* [Given exercise]: The records should be written out in full, with nothing altered.

* [Material for the task]:

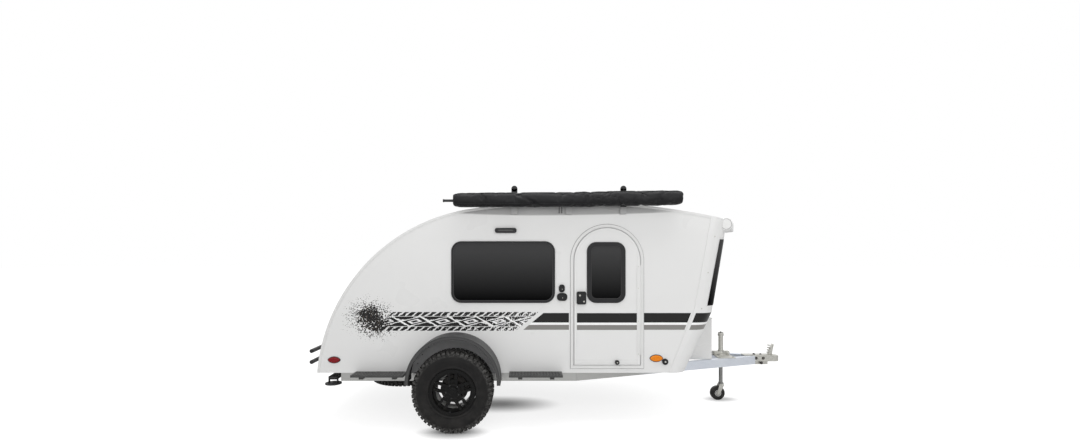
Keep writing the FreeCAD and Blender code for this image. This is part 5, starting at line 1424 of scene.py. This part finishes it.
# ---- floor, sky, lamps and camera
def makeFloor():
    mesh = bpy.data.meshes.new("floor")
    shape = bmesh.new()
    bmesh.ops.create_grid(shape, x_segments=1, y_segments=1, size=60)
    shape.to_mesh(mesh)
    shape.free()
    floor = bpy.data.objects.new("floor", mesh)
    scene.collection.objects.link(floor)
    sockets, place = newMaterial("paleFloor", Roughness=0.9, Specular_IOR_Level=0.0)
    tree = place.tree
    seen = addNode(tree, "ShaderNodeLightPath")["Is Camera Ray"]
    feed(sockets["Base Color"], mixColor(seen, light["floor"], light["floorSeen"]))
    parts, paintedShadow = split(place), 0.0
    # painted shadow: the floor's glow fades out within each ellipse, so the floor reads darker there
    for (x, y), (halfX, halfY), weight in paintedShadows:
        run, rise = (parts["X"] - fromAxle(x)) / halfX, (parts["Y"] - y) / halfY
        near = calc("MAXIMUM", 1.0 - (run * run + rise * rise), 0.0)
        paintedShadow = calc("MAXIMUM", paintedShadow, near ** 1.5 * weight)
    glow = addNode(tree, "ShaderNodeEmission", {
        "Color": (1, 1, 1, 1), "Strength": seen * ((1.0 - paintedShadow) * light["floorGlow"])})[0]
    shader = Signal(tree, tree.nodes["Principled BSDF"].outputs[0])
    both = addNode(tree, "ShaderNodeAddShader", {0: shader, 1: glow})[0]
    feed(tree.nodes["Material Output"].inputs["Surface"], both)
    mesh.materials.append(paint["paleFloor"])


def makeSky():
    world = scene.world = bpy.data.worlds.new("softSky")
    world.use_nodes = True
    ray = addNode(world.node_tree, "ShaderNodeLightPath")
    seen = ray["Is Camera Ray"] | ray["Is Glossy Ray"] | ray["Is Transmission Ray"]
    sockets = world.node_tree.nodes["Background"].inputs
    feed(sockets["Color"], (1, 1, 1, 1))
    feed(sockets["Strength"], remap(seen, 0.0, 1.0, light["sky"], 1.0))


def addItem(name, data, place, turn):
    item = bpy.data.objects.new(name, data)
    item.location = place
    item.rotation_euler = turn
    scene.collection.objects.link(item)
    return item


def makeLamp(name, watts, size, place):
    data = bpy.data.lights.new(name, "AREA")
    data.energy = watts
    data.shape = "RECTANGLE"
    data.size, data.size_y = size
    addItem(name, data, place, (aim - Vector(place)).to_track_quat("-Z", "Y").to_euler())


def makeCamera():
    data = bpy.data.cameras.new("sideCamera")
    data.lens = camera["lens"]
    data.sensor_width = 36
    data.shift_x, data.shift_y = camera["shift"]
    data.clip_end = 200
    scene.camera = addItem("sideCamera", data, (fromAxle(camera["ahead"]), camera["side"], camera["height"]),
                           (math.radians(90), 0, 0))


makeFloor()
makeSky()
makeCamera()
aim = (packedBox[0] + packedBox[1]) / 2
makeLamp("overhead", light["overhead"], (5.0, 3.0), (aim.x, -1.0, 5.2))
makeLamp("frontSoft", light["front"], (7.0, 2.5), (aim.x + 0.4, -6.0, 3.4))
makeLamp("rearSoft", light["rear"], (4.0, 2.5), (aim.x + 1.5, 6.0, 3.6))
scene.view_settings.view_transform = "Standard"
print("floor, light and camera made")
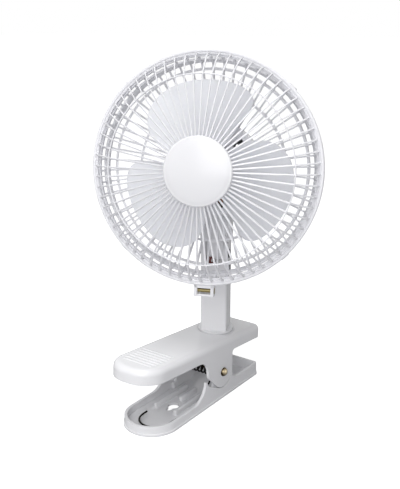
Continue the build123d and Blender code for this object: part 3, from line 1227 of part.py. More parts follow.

* [Exercise answer]:
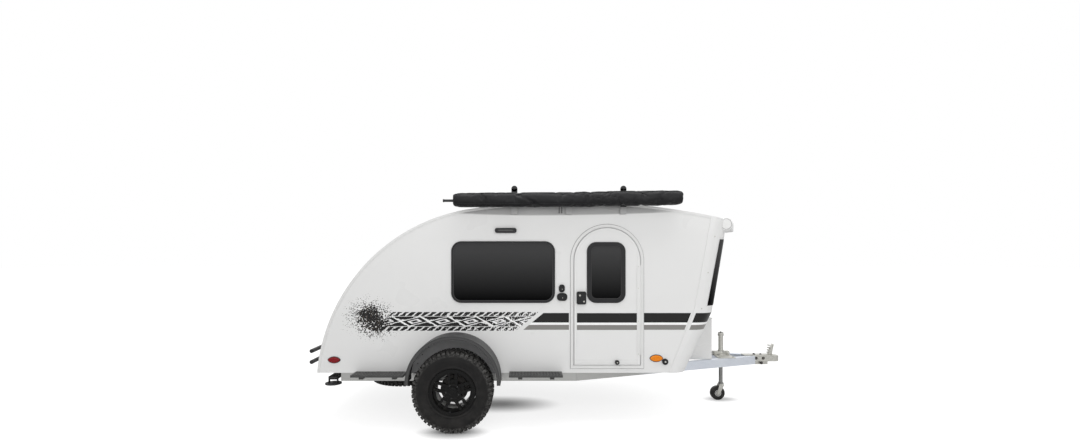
Keep writing the FreeCAD and Blender code for this image. This is part 5, starting at line 1424 of scene.py. This part finishes it.
# ---- floor, sky, lamps and camera
def makeFloor():
    mesh = bpy.data.meshes.new("floor")
    shape = bmesh.new()
    bmesh.ops.create_grid(shape, x_segments=1, y_segments=1, size=60)
    shape.to_mesh(mesh)
    shape.free()
    floor = bpy.data.objects.new("floor", mesh)
    scene.collection.objects.link(floor)
    sockets, place = newMaterial("paleFloor", Roughness=0.9, Specular_IOR_Level=0.0)
    tree = place.tree
    seen = addNode(tree, "ShaderNodeLightPath")["Is Camera Ray"]
    feed(sockets["Base Color"], mixColor(seen, light["floor"], light["floorSeen"]))
    parts, paintedShadow = split(place), 0.0
    # painted shadow: the floor's glow fades out within each ellipse, so the floor reads darker there
    for (x, y), (halfX, halfY), weight in paintedShadows:
        run, rise = (parts["X"] - fromAxle(x)) / halfX, (parts["Y"] - y) / halfY
        near = calc("MAXIMUM", 1.0 - (run * run + rise * rise), 0.0)
        paintedShadow = calc("MAXIMUM", paintedShadow, near ** 1.5 * weight)
    glow = addNode(tree, "ShaderNodeEmission", {
        "Color": (1, 1, 1, 1), "Strength": seen * ((1.0 - paintedShadow) * light["floorGlow"])})[0]
    shader = Signal(tree, tree.nodes["Principled BSDF"].outputs[0])
    both = addNode(tree, "ShaderNodeAddShader", {0: shader, 1: glow})[0]
    feed(tree.nodes["Material Output"].inputs["Surface"], both)
    mesh.materials.append(paint["paleFloor"])


def makeSky():
    world = scene.world = bpy.data.worlds.new("softSky")
    world.use_nodes = True
    ray = addNode(world.node_tree, "ShaderNodeLightPath")
    seen = ray["Is Camera Ray"] | ray["Is Glossy Ray"] | ray["Is Transmission Ray"]
    sockets = world.node_tree.nodes["Background"].inputs
    feed(sockets["Color"], (1, 1, 1, 1))
    feed(sockets["Strength"], remap(seen, 0.0, 1.0, light["sky"], 1.0))


def addItem(name, data, place, turn):
    item = bpy.data.objects.new(name, data)
    item.location = place
    item.rotation_euler = turn
    scene.collection.objects.link(item)
    return item


def makeLamp(name, watts, size, place):
    data = bpy.data.lights.new(name, "AREA")
    data.energy = watts
    data.shape = "RECTANGLE"
    data.size, data.size_y = size
    addItem(name, data, place, (aim - Vector(place)).to_track_quat("-Z", "Y").to_euler())


def makeCamera():
    data = bpy.data.cameras.new("sideCamera")
    data.lens = camera["lens"]
    data.sensor_width = 36
    data.shift_x, data.shift_y = camera["shift"]
    data.clip_end = 200
    scene.camera = addItem("sideCamera", data, (fromAxle(camera["ahead"]), camera["side"], camera["height"]),
                           (math.radians(90), 0, 0))


makeFloor()
makeSky()
makeCamera()
aim = (packedBox[0] + packedBox[1]) / 2
makeLamp("overhead", light["overhead"], (5.0, 3.0), (aim.x, -1.0, 5.2))
makeLamp("frontSoft", light["front"], (7.0, 2.5), (aim.x + 0.4, -6.0, 3.4))
makeLamp("rearSoft", light["rear"], (4.0, 2.5), (aim.x + 1.5, 6.0, 3.6))
scene.view_settings.view_transform = "Standard"
print("floor, light and camera made")
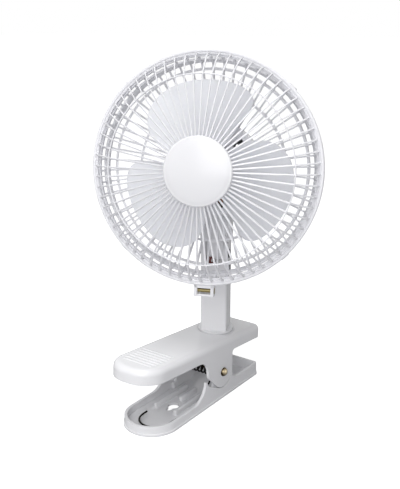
Continue the build123d and Blender code for this object: part 3, from line 1227 of part.py. More parts follow.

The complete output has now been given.